Моя жизнь - Голда Меир
Шрифт:
Интервал:
Закладка:
Или Шмарьяху Левин. Без сомнения, это был один из величайших сионистских ораторов того времени; тысячи евреев покорялись его остроумию и шарму. Как и Сыркина, теперь его помнят смутно, и если молодые израильтяне знают его, то лишь потому, что в каждом, самом маленьком, городе Израиля есть улица его имени. Для моего же поколения он был один яз гигантов, и если мы кого обожали, то, конечно, элегантного, мягкого интеллектуала Шмарью (Шмарьяху — его полное имя). Юмор его был типично идишский, так что его остроты даже трудно перевести на другой язык. Он, например, говорил о евреях: народ мы маленький, да паскудненький. Или, иронически описывая Палестину, говорил, что это прекрасная страна: зиму можно проводить в Египте (где редки дожди), а лето — в Ливанских горах. Как-то во время сионистского конгресса в Швейцарии он подошел ко мне очень взволнованный. «Голда, сказал он, — у меня есть дивная мораль для басни. Но басни-то нет!» В 1924 году Шмарья поселился в Палестине, и наши пути стали пересекаться. Особенно живо я помню ужас, охвативший меня в 1929 году в Чикаго: меня попросили выступить на очень большом митинге — на таком мне не случалось еще выступать, — и вдруг я увидела Шмарью в одном из первых рядов. «Боже мой! подумала, — как же я посмею открыть рот, когда тут сидит Шмарья?» Но я выступила и потом получила большое удовольствие, когда он сказал, что я хорошо говорила.
Первые палестинцы, которых я встретила, были Ицхак Бен-Цви, ставший потом вторым президентом Израиля, Яаков Зрубавел, известный сионист-социалист и писатель, и Давид Бен-Гурион. Бен-Цви и Бен-Гурион приехали в Милуоки в 1916 году вербовать солдат для Еврейского легиона; они жили в Палестине, но турецкое правительство их выслало, запретив когда-либо туда возвращаться. Зрубавел, осужденный на тюремное заключение, сумел бежать, но был заочно приговорен к пятнадцати годам каторжных работ.

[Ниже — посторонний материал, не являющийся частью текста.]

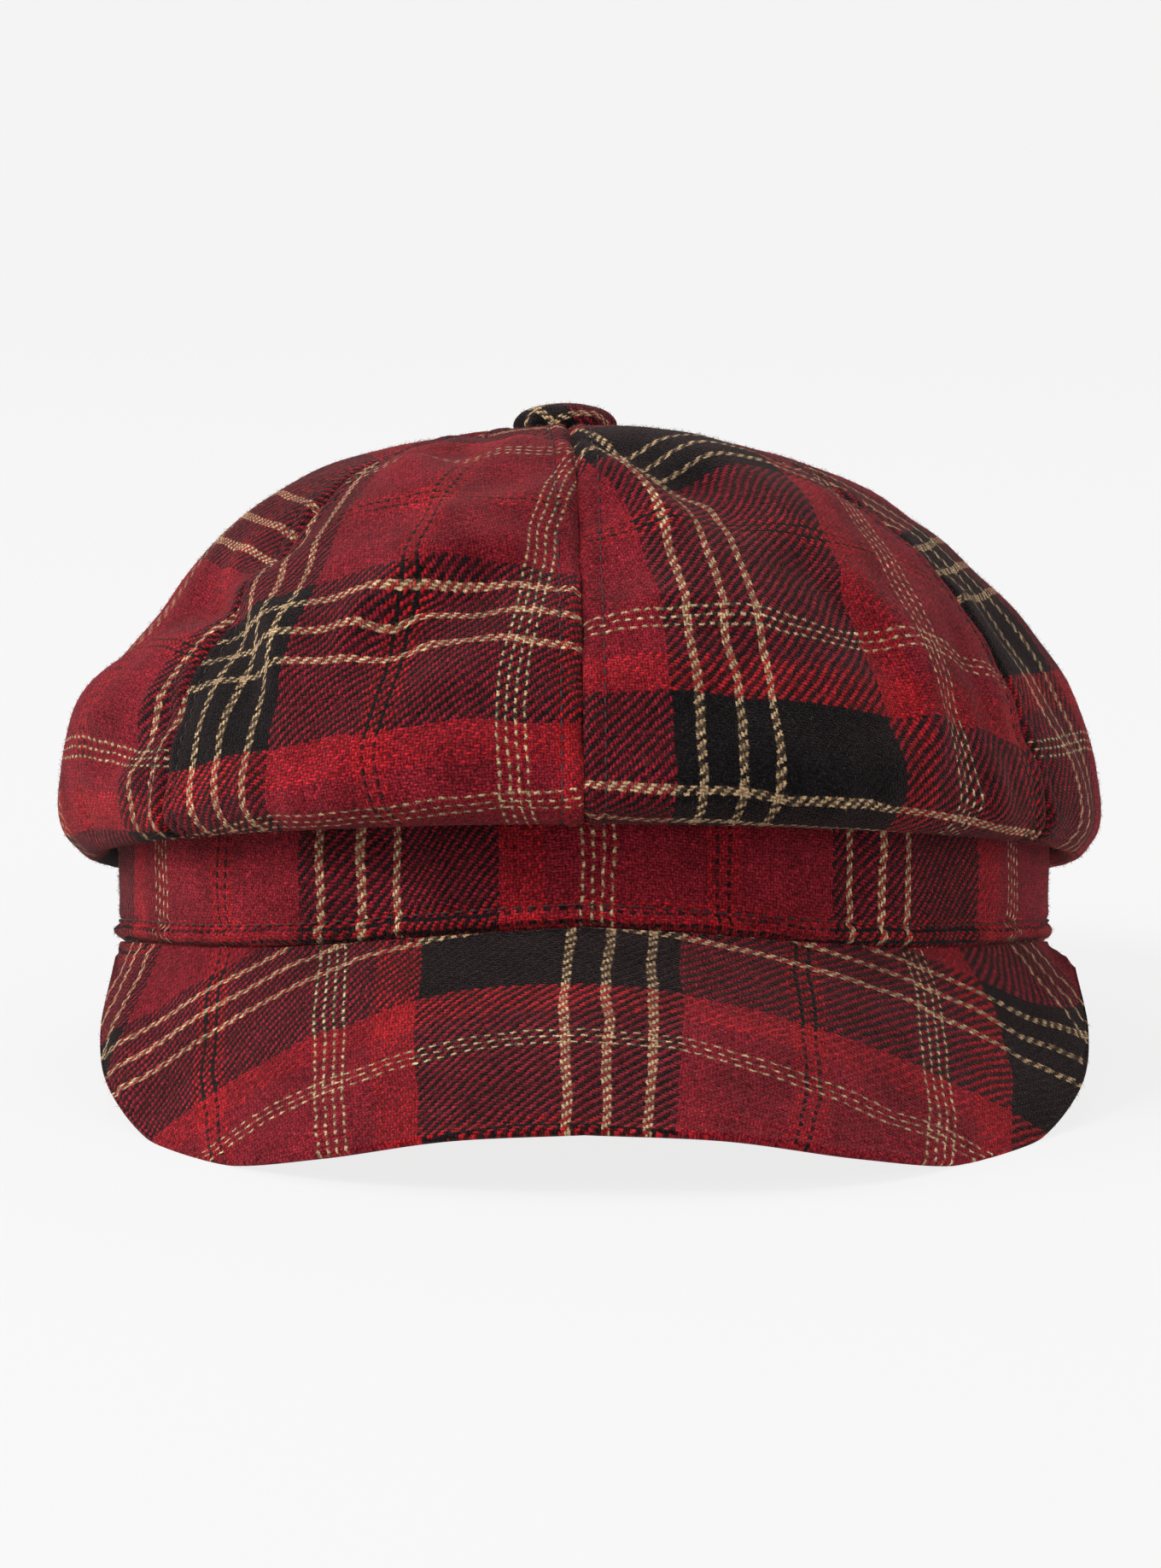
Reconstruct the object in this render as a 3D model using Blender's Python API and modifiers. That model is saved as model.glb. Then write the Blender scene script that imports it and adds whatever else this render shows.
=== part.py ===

Никогда раньше я не встречала таких людей, как эти палестинцы, никогда не слышала таких рассказов про ишув (маленькую еврейскую общину в Палестине, в то время сократившуюся с 85 до 56 тысяч). Тогда я впервые узнала, как страдает ишув от жестокого турецкого режима, заморозившего всякую нормальную жизнь в стране. Их сжигала тревога о судьбах евреев Палестины, и они были убеждены, что евреи смогут предъявить свои права на родину только после войны и только в том случае, если евреи, именно как евреи, сыграют в войне значительную и заметную роль. Они говорили о Еврейском легионе с таким чувством, что я сразу пошла туда записываться — и получила сокрушительный удар: девушек не принимали.
К этому времени я знала о Палестине немало, но более теоретически. Эти же палестинцы говорили не о взглядах в теории сионизма, а о его реальности. Они подробно рассказывали о пятидесяти еврейских сельскохозяйственных поселениях, существующих там, и говорили о гордоновской Дгании так, что она начинала казаться реальной, населенной живыми людьми, а не мифическими героями и героинями. Рассказывали о Тель-Авиве, только что основанном на песчаных дюнах за Яффой и о Хашомере, еврейской самообороне, организованной ишувом, в которой они участвовали. Но больше всего они говорили о том, как страстно ждут победы союзников над турками. Все они работали в Палестине бок о бок, а Бен-Цви часто говорил о четвертом члене группы — Рахел Янаит, которая позже стала его женой. Для меня она стала типичной представительницей женщин ишува, доказавших, что можно быть одновременно женой, матерью и товарищем по оружию, не только не жалуясь, но гордясь этим. Мне казалось, что она и такие, как она, без всякой рекламы делают для освобождения женщин больше, чем самые воинственные суфражистки Соединенных Штатов и Англии.
Я слушала палестинцев как зачарованная везде, где они выступали, но прошло несколько месяцев, пока я осмелилась к ним обратиться. Разговаривать с Бен-Цви и Зрубавелом было куда легче, чем с Бен-Гурионом: они были сердечнее и не были такими догматиками. Бен-Цви несколько раз приезжал в Милуоки и останавливался в доме моих родителей. Он сидел с нами за столом, пел с нами песни на идиш и терпеливо отвечал на наши вопросы о Палестине. Это был высокий, довольно застенчивый молодой человек с ласковой улыбкой и мягкими, скромными манерами, которые сразу же привлекали к нему людей.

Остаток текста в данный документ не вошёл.